You recall the story, Nehemiah had gone back to his homeland to rebuild the walls of the city of Jerusalem.  He did this with the blessings of King Artaxerxes, and his material and financial support.  The job that Nehemiah did in leading the people through this monumental task was outstanding, and has provided many lessons on leadership through the generations.  The wall was completed in an amazingly short period of time, in spite of all the opposition.  Read what Nehemiah has to say about the completion:

The wall was completed in fifty-two days, on the twenty-fifth day of the month Elul. When all our enemies heard this, all the surrounding nations were intimidated and lost their confidence, for they realized that this task had been accomplished by our God.  (Nehemiah 6:15-16, CSB)

When the wall was completed, the people settled in their own homes and towns.  But on the first day of the 7th month, they gathered for a reading of the Law.

On the first day of the seventh month, the priest Ezra brought the law before the assembly of men, women, and all who could listen with understanding. While he was facing the square in front of the Water Gate, he read out of it from daybreak until noon before the men, the women, and those who could understand. All the people listened attentively to the book of the law.  (Nehemiah 8:2-3, CSB)
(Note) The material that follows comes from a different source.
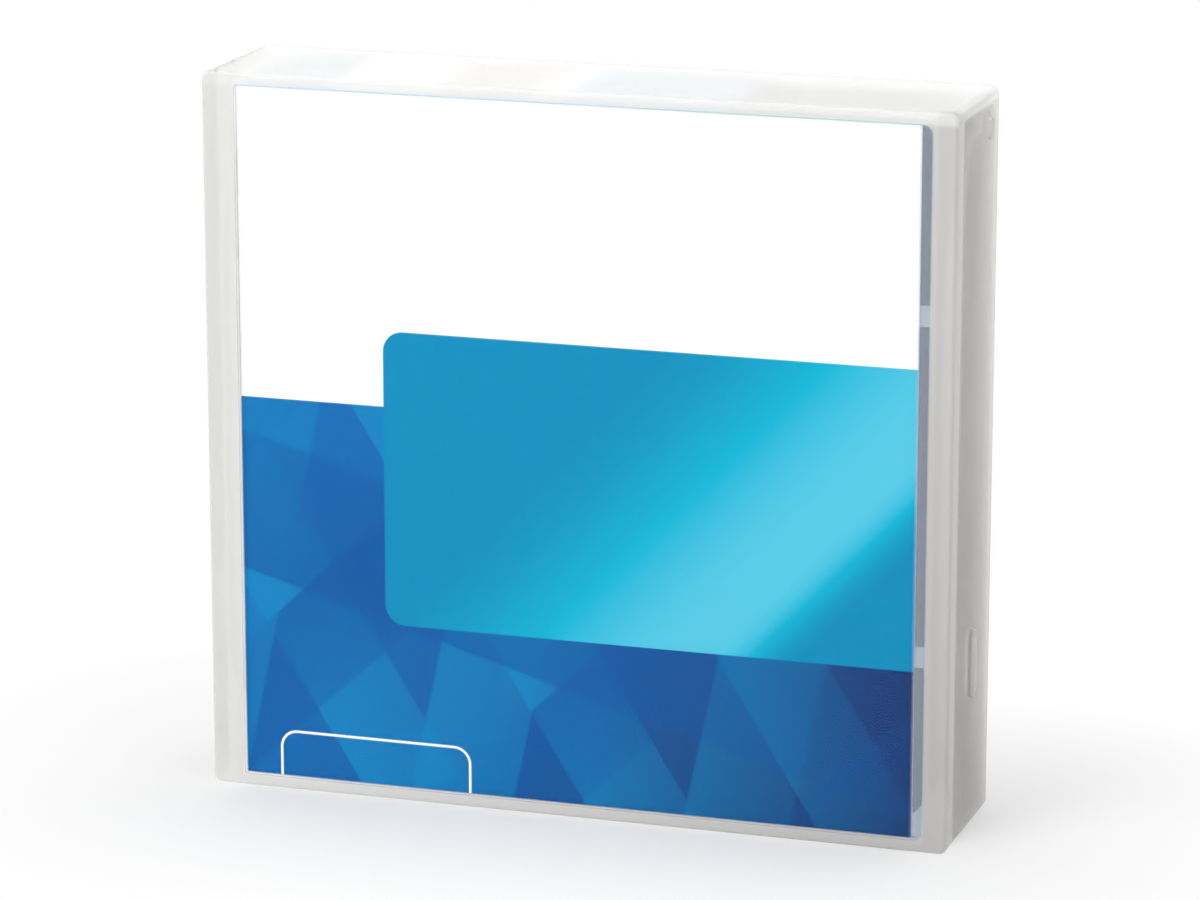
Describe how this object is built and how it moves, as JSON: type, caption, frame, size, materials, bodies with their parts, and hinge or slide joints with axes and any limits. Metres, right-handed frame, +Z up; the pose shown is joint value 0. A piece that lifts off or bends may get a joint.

This was followed by the 7 day “Festival of Booths,” and another day when the people listened to another reading of the law, confessed their sin, and worshiped.  Nehemiah 9 contains a long song of praise of what God has done, confession of wrong; and, closes with a plea for God’s help because of the distress that they are in.  How could anything be better than this?  How could anything go wrong, with such a remarkable story in the background?  Especially, when what happens next takes place:

In view of all this, we are making a binding agreement in writing on a sealed document containing the names of our leaders, Levites, and priests.  (Nehemiah 9:38, CSB)

This “binding agreement” is laid out and explained in Nehemiah 10:30-39, and it seems to be an agreement among the people to do everything they were supposed to.  After the listing of the leaders who had their seals on the document, this remarkable statement is found:

The rest of the people — the priests, Levites, gatekeepers, singers, and temple servants, along with their wives, sons, and daughters, everyone who is able to understand and who has separated themselves from the surrounding peoples to obey the law of God —  join with their noble brothers and commit themselves with a sworn oath to follow the law of God given through God’s servant Moses and to obey carefully all the commands, ordinances, and statutes of the Lord our Lord. (Nehemiah 10:28-29, CSB)

Don’t you know that there was much rejoicing and celebration taking place among the people that night.  They were back on the right path, God would be blessing them over and over again — what could go wrong?

But something did go wrong!  Terribly wrong!  Nehemiah 13 details that Nehemiah returned to Susa and the service of King Artaxerxes; and when he left, the people had begun to break every one of the things that they had agreed on.  They were not back where there forefathers were before, completely; but they were headed that way in a hurry.  When Nehemiah came back to Jerusalem, he got things straightened out (by whatever means were necessary to accomplish the  task).  But we are still left with the question, “what went wrong”, when everything seemed to be going so well?

Let me make three observations:

#1. Satan is strong, and sin is seductive.  The text does not say that, but we know that from other Biblical stories, and our own experiences.

#2. Their agreement was based on their ability to keep the commands.  This is the same mistake that the previous generations made.  They committed themselves to do all the right things, but never got right on the inside.  So many of the prophets chastised the people because of this failure, and the people in Jerusalem during the days of Nehemiah made the same mistake.

#3. They failed to pray about it.  This was the one that surprised me, because Nehemiah is often cited as a great example of leadership, because of his prayer life.  I tried to read Nehemiah very carefully, and found 13 references to the prayers of Nehemiah.  From what I saw, there is a break in the prayers of Nehemiah from Nehemiah 6:14 to Nehemiah 13:14.  You would think that as important as this “binding agreement” could have, and should have, been — it would have almost demanded prayer.  That shows how easy it is for us to get caught up in the excitement of a moment and forget to bring God into our plans and actions.

When we attempt great things, or even small things, let’s remember to not make the mistakes others have made.  Let’s examine what went wrong, even with the Biblical stories, and determine not to repeat their failures.  Peace.